High-performance assets alone do not make a navy efficient. Technical and operational expertise and training are equally important. In addition to giving client armed forces access to a wide range of initial and ongoing training services, France also shares its vast operational know-how with partner countries. For over 30 years, this mission has fallen to DCI (Défense Conseil International), the French specialists in defence training, consultancy and support. Some 70% of DCI’s staff are serving or recently retired military personnel. Every year, DCI organises 160 training programmes for 3,500 or more trainees.
While contractors provide technical and maintenance training for their respective products, Navfco, DCI’s naval arm, offers access to tactical and operational training in partnership with the French Navy, whether as part of defence acquisition programmes or long-term partnerships as in the case of Saudi Arabia and Kuwait.
(© : DCI)
Services include refresher, specialist and advanced training courses as well as complete programmes lasting four to seven years. In France, Navfco trainees enjoy full board and support while receiving the same training and earning the same qualifications as French Navy officers and petty officers. In addition to theory classes, trainees attend specialist courses before moving on to at-sea training in platform management and naval warfare tactics under the watchful eye of DCI instructors. Trainees also learn the importance of teamwork, the key to effective naval operations.
In 2013, DCI set up NavOcéan, a joint venture with shipbuilder Piriou, to operate the Almak, a new vessel designed specifically to train international crews.
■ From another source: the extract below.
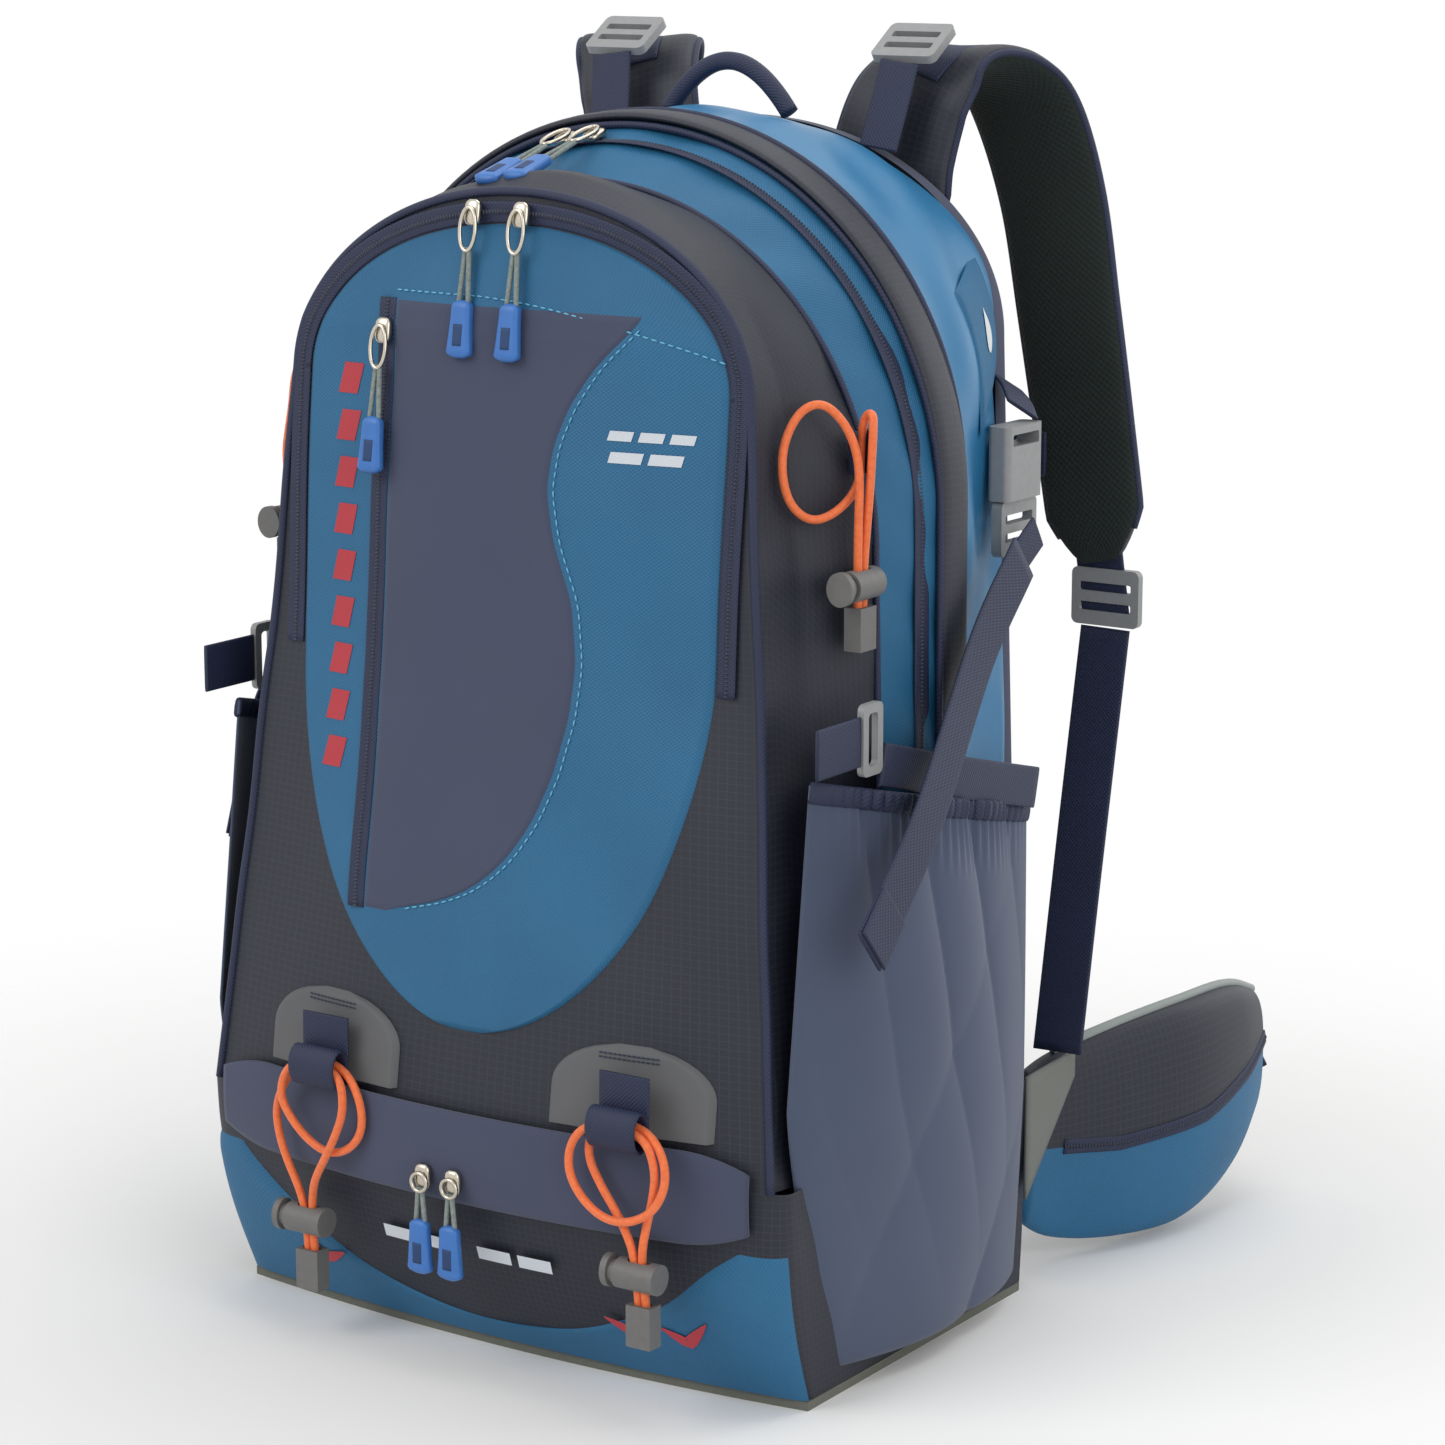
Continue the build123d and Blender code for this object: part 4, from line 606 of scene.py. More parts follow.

This vessel has a core crew of eight accompanied by two instructors and up to 16 trainees. A streamlined maintenance schedule ensures that the Almak is at sea for up to 40 weeks per year. Supervised by Navfco instructors, trainees then progress to surface combatants or submarines in service with the French Navy or their home country’s naval forces. In the case of the Scorpene SSKs acquired by Malaysia, a retired French Agosta SSK was returned to service specifically to train the country’s first 146 submariners.
In 2015, DCI launched a 22-month training programme in Mumbai for the first 100 submariners for the Indian Navy’s new Scorpene SSKs. The latest challenge is another major training programme, this time in Egypt. In just three months, DCI aims to train 500 crew members for FREMM frigate Tahya Misr and BPC-type LHDs Gamal Abdel Nasser and Anwar el-Sadat.